Early intervention is critical for children with communication problems. A Speech-Language Pathologist can help by assessing your child to determine if his/her speech and language skills are age appropriate, providing play based intervention, parent strategies and resources.


Frequently Asked Questions:

  • What is a Speech-Language Pathologist? A Speech-Language Pathologist, Speech therapist or SLP for short, are professionals with specialized knowledge, skills, and clinical training in assessment and management of communication disorders. We hold Master’s degree in speech-language pathology and are regulated by the College of Audiologists and Speech-Language Pathologists of Ontario (CASLPO), which ensures that clinicians meet stringent professional and ethical standards. Speech-language pathologists expertise includes prevention, identification, evaluation, and treatment of communication disorders. Service is provided to patients/clients of all ages, in a variety of health care, education, and private settings.


  • Will our child have speech or language problems if we speak more than one language? No. Children who are exposed to many languages will say their first words at about the same age as those children learning only one language. Try not to mix languages so your child can clearly hear their differences. Speak to your child in YOUR strongest language so he gets a good language model. Here is a blog post that answers common questions regarding bilingualism.
  • Here is an article on bilingualism with some more information.  Bilingualism in Young Children


  • Will my child grow out of it? Some children do resolve their speech and language difficulties on their own, however, many won’t, so do not wait and see. The earlier a problem is addressed, the better the outcome for your child. Here is a link that addresses this issue.
  • Here are some articles discussing how important early intervention is.
  • Late Talker Study
  • When you are concerned-starting early!


  • Is my 18 month old too young to receive support from a Speech-Language Pathologist? No. it is never too early for a child to receive support.


  • Are a Speech Pathologist and Speech therapist the same thing? Yes! The names are used interchangeably.


  • Is it common when the younger children in larger families don’t talk? Early signs of language delay should be taken seriously in all children. Parents should make sure that younger children are encouraged to speak as much as the older children.


  • My child is 3 and is not producing the /r/ sound properly. Should I be concerned?
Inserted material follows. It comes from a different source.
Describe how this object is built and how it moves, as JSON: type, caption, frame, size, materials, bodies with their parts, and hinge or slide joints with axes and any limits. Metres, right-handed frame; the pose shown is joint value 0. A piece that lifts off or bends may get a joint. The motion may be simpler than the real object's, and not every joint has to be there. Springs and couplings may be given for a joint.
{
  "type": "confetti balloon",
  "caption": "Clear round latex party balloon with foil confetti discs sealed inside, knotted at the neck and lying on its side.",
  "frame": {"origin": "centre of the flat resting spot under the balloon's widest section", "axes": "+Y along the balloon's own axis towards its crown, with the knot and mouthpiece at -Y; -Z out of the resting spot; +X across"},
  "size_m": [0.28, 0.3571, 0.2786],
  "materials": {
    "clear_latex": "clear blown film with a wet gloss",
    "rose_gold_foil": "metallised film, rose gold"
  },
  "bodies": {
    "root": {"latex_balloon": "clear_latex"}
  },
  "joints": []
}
Please refer to our Articulation Norms sheet for sound development by age.


  • What are the various milestones my child should be making?  Please see our Language Development Norms handout for more information.
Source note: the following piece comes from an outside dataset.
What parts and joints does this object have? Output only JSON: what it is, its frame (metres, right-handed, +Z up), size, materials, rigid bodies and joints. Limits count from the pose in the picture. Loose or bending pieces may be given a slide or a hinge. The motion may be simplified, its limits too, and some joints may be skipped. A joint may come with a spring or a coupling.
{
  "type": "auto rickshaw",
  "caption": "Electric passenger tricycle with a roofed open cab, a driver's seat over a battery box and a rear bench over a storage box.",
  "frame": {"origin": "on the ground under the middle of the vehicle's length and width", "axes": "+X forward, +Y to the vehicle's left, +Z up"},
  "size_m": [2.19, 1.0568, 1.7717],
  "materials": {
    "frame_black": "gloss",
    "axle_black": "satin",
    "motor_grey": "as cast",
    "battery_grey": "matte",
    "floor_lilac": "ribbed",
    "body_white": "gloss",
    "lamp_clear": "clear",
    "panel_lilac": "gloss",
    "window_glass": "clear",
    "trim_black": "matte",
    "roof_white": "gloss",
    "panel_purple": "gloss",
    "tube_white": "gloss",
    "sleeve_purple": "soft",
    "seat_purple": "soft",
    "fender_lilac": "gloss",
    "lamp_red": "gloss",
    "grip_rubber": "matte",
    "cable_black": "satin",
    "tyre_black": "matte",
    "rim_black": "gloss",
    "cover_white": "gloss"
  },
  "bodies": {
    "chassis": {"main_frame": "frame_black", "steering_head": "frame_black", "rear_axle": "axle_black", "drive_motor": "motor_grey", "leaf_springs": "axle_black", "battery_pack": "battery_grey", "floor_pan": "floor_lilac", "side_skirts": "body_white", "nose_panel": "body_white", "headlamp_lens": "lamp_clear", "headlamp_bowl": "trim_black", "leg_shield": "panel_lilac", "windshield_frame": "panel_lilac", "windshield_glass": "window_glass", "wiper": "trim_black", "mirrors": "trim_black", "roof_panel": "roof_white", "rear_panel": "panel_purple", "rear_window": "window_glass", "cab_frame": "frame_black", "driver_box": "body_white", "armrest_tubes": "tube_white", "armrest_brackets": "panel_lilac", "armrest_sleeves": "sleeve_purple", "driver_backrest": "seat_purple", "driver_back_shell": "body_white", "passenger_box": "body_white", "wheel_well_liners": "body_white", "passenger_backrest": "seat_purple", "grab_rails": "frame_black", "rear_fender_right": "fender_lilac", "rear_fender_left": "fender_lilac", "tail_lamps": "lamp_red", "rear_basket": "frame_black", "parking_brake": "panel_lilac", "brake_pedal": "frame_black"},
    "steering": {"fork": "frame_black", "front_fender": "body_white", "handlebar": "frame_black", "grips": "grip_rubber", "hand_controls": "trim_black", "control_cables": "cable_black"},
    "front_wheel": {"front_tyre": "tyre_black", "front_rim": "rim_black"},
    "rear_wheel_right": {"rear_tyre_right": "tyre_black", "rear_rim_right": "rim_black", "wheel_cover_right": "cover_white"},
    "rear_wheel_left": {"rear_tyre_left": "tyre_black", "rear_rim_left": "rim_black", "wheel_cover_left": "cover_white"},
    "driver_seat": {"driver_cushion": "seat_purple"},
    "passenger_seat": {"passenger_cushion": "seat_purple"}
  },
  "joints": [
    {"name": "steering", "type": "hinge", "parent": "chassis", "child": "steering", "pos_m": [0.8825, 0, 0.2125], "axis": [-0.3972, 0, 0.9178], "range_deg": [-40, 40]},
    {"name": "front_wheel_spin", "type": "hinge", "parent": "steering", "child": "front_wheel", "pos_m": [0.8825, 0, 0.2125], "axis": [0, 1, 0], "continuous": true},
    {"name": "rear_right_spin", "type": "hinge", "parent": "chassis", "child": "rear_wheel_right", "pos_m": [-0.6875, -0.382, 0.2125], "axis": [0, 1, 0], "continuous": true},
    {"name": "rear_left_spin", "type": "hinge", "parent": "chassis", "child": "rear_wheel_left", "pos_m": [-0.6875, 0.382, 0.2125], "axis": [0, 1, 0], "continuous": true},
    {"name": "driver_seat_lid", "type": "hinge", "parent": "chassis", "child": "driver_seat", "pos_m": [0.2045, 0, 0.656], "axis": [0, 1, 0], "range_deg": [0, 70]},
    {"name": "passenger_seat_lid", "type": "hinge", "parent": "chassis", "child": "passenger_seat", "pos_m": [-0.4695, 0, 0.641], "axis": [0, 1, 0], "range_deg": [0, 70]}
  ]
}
  • My child isn’t even one yet. Are there things I can be doing to help promote speech and language? Yes, absolutely! You are your child’s first teacher. You play an important role in developing their communication skills. Please see our handout on “Baby Talk” for suggestions.


  • Are services by Speech & Company covered by OHIP? Private Speech-Language Pathology services by Speech & Company are not covered by OHIP. However, most employee benefits packages cover some or all speech and language services.  It is best to speak with a representative at your extended health plan to find out more details.


  • Can we receive therapy in the evenings and weekends? Yes, Speech & Company offers Speech-Language Pathology Services/Speech Therapy in your home, daycare, or private school during the day, evening and weekend.


  • Do I need a referral by my Doctor? A Doctor’s referral is NOT necessary for a Speech-Language Pathologist from Speech & Company to assess or treat your child. Certain extended health benefits, however, do require a Doctor’s note. It is best to speak with your insurance company directly to determine if a referral is required for your individual coverage.


  • How often will my child need therapy? The frequency of sessions is up to you as the caregiver. A Speech-Langauge Pathologist can provide speech therapy as frequent (multiple times a week), or infrequent (once a month) as you would like. The Speech-Language Pathologist will provide a recommendation based on the needs of your child, and together you will discuss and agree upon a frequency that works with your preference and lifestyle.